Cette nouvelle procédure de révision simplifiée présente toutefois plusieurs différences avec la procédure qui est utilisée aujourd'hui :

- elle a un champ beaucoup plus large puisqu'elle a vocation à s'appliquer à l'ensemble de la partie III de la Constitution ;

- l'initiative et la décision relèveront désormais du Conseil européen ;

- le Parlement européen disposera d'un droit de veto, alors qu'actuellement il est simplement consulté ;

- enfin, tout parlement national pourra s'opposer dans un délai de six mois à cette décision.

Ces différences prennent un relief particulier au regard des conditions dans lesquelles nous sommes appelés à nous prononcer aujourd'hui sur ce texte.

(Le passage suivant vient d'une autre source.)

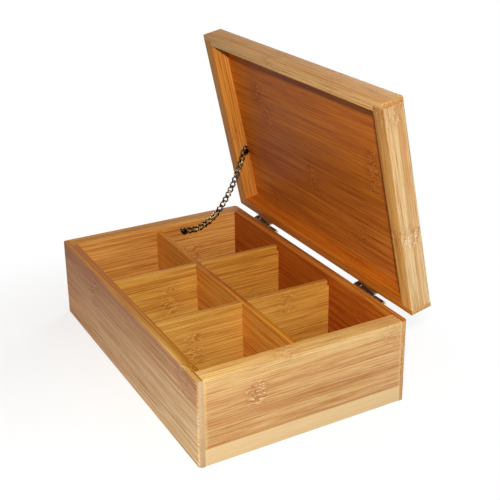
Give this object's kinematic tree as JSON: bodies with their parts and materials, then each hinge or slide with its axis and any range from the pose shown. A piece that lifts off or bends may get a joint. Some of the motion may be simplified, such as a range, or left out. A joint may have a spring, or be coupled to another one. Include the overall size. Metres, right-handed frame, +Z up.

Ce projet, qui a été présenté par la présidence néerlandaise le 12 novembre dernier, a fait l'objet d'un accord politique au Conseil « Justice et affaires intérieures » du 2 décembre. Il devrait être adopté en point A (sans débat) lors du Conseil « Agriculture » du 22 décembre, car la présidence néerlandaise souhaite absolument le mettre à l'actif du bilan de sa présidence. Or, ce projet n'a été transmis à l'Assemblée nationale et au Sénat que le 10 décembre. De plus, il n'a été transmis qu'au titre de la clause facultative ; le Conseil d'État a en effet estimé que ce texte ne rentrait pas dans le cadre strict de l'article 88-4 de la Constitution, même s'il a pris soin d'ajouter que, compte tenu de l'importance de ce texte, il pourrait être jugé opportun de le soumettre au Parlement, ce qu'a fait le Gouvernement.

Nous sommes donc appelés à nous prononcer dans l'urgence sur un texte qui a déjà fait l'objet d'un accord et qui présente pourtant une importance politique majeure. Le Parlement européen, qui sera appelé à donner son avis très rapidement, est d'ailleurs dans la même situation.

Je trouve qu'il y a là une sorte de négligence vis-à-vis de l'institution parlementaire. La Constitution européenne ne permettra plus, fort heureusement, ce type de situation puisqu'elle renforcera à la fois le rôle du Parlement européen et des parlements nationaux dans la procédure de révision simplifiée du traité.

Sous le bénéfice de ces observations, la délégation a approuvé ce projet de décision.